Jann Reinhardt (2014) afirma que, no judaísmo, o princípio bal tashchit foi entendido como a proibição de desperdiçar coisas que podem ser úteis para os humanos. Essa é uma implicação do conceito de que somos responsáveis por cuidar desse mundo, e deve ser aplicado tanto às pequenas coisas quanto às grandes questões ambientais. Uma das formas que esse princípio se apresenta é a colocada por Brett e Kate McKay (2010): crie mais, consuma menos. Eles assumem que isso é a verdadeira maturidade. Crianças desperdiçam, consomem e destroem; adultos preservam, produzem e criam.
BEDIAKO, Daniel K. Deuteronomy 20: 19-20 and Its Implications for Ecology in African Societies. Valley View University, Ghana, 2019.

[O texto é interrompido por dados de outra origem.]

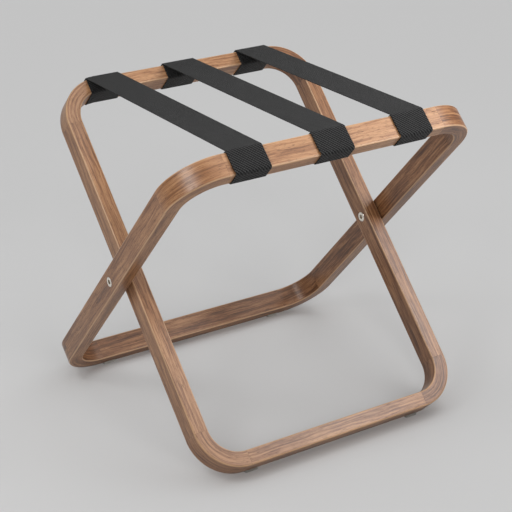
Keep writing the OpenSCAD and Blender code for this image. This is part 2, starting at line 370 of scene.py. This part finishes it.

BENJAMIN, Don C. The Social World o f Deuteronomy: a new feminist commentary. ISD LLC, 2017. Disponível em: <http://www.doncbenjamin.com/pav/docs/dfc_updates_master.pdf>.
MCKAY, Brett; MCKAY, Kate. Modern Maturity: Create More, Consume Less. 6 de abril de 2010. Disponível em: <https://www.artofmanliness.com/articles/modern-maturity-create-more-consume-less/>.
REINHARDT, Jann. An Ethics of Sustainability and Jewish Law? De Ethica, v. 1, n. 1, p. 17-35, 2014.
SHEMESH, Abraham O. 'He passed away because of cutting down a fig tree': The similarity between people and trees in Jewish symbolism, mysticism and halakhic practice. HTS Theological Studies, v. 76, n. 4, p. 1-10, 2020.
WALTON, John H.; MATTHEWS, Victor H.; CHAVALAS, Mark W. The IVP bible background commentary: Old Testament. 6th edition. Downers Grove: InterVarsity Press, 2004.
WRIGHT, Jacob L. Warfare and Wanton Destruction: A Reexamination of Deuteronomy 20: 19-20 in Relation to Ancient Siegecraft. Journal of Biblical Literature, v. 127, n. 3, p. 423-458, 2008.